Image: Robert Goddard (1882-1945). Credit: Wikimedia Commons.

Even 10,000 years might not seem long-term compared to some of the journeys Goddard contemplated. And what if we aren’t the only intelligence that sets about creating such missions? Adam Crowl closes his post with this intriguing thought:

…the idea of flying between the stars as mummified cryogenic life-forms has a strange allure. To travel the stars so, we would needs become like human-sized ‘tardigrades’ or ‘brine-shrimp’, both of which can undergo reversible cryptobiosis in a mostly dessicated state. Even if we can’t do so (reversibly – it’s not too difficult to make it permanent), might there not be intelligences “Out There” who have done so? What if we found one of their slow sail-ships? Would it seem like a funerary barge, filled with strange freeze-dried corpses?

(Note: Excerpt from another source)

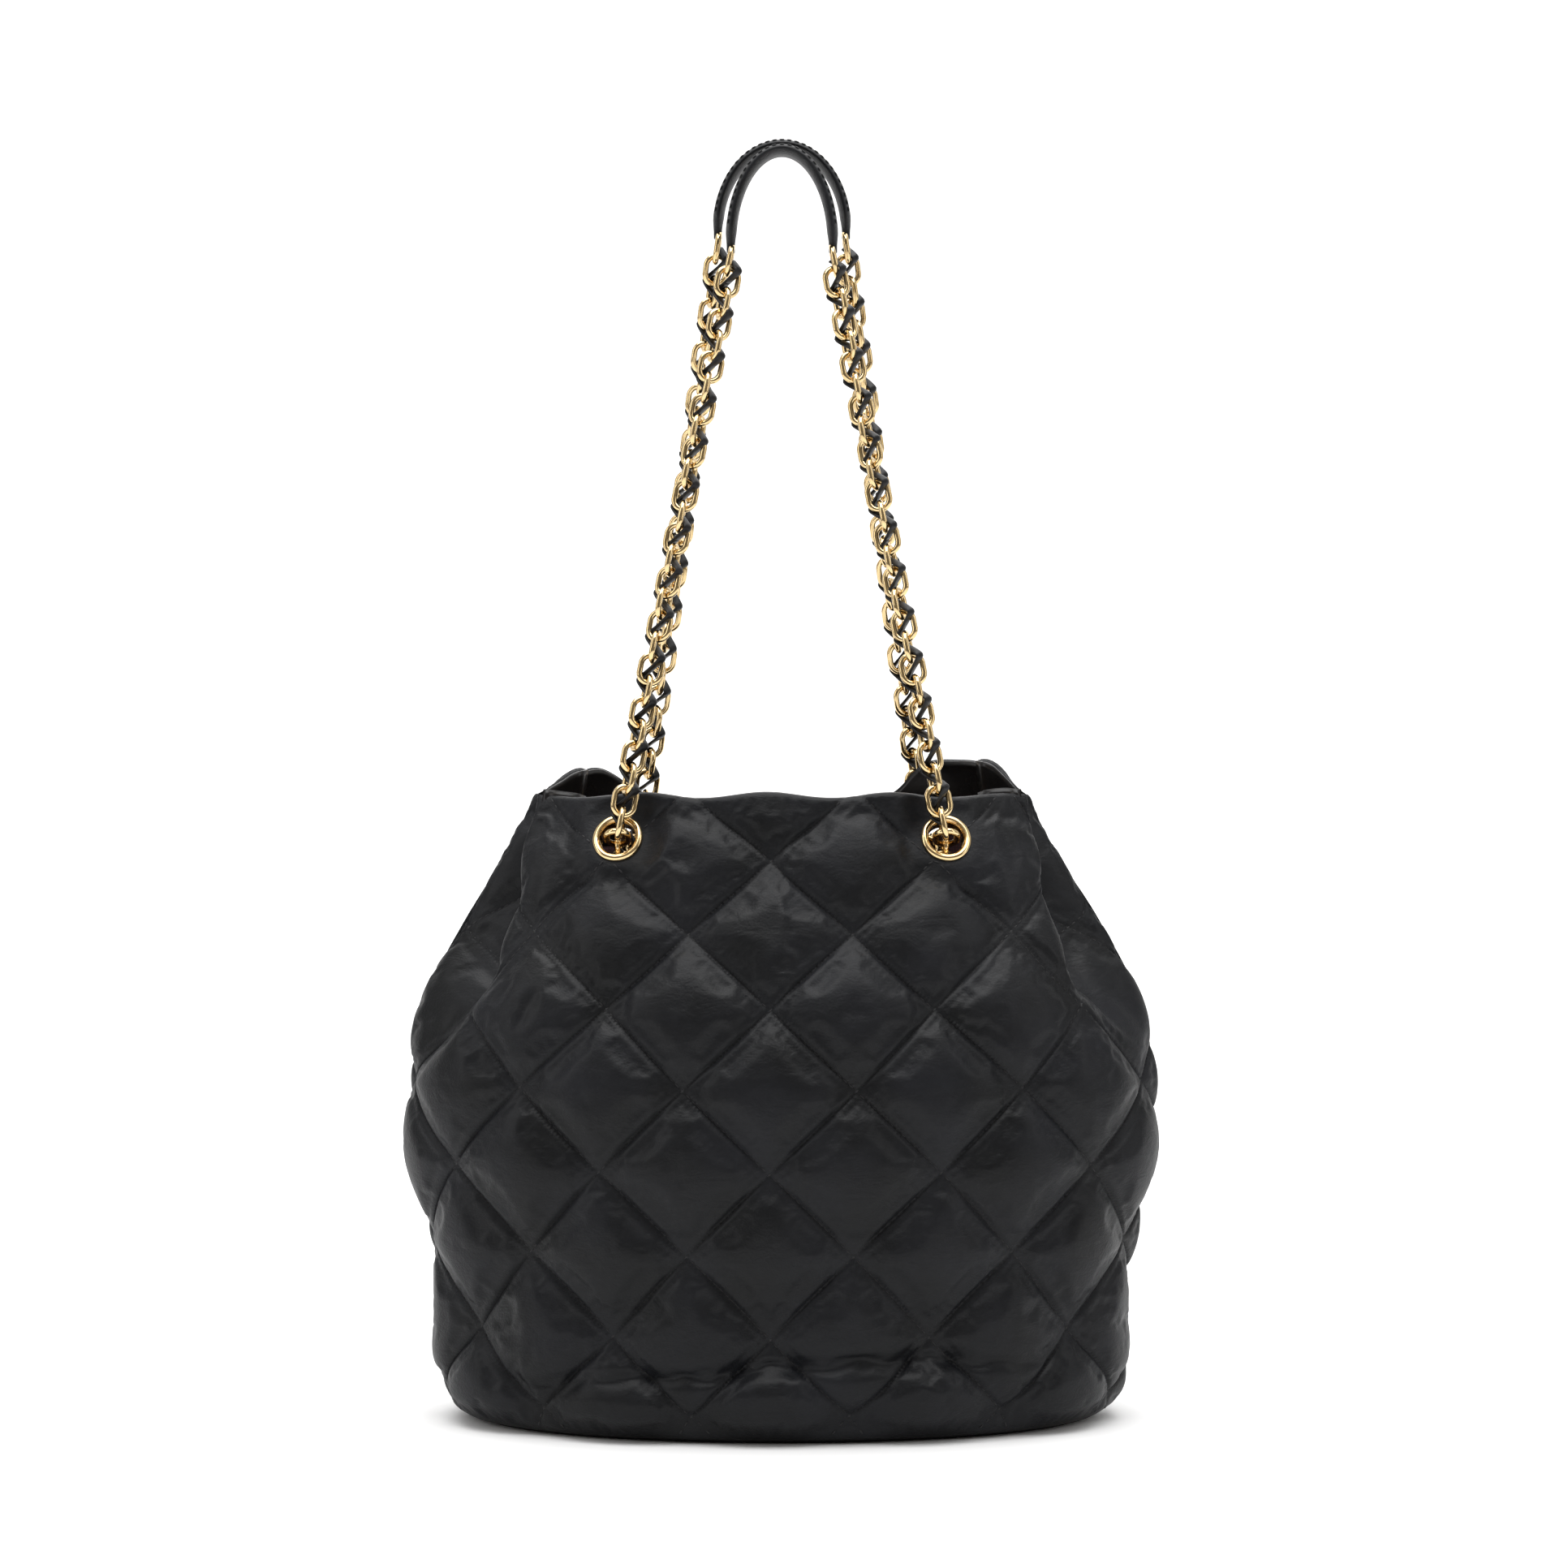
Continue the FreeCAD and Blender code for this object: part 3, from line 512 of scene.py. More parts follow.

There’s fodder here for more than a few science fiction stories, the creation of which is an impulse that runs through the entirety of our post-Enlightenment encounter with technology. We plug in the science of our own time in making the attempt to sketch out a future, knowing all too well that we’re only guessing at the discoveries that could change all our assumptions. That’s why I love the rich history of science fiction. It’s a genre that lets us try ideas on for size and work them through to their consequences, all the while reminding us of how much we have to learn.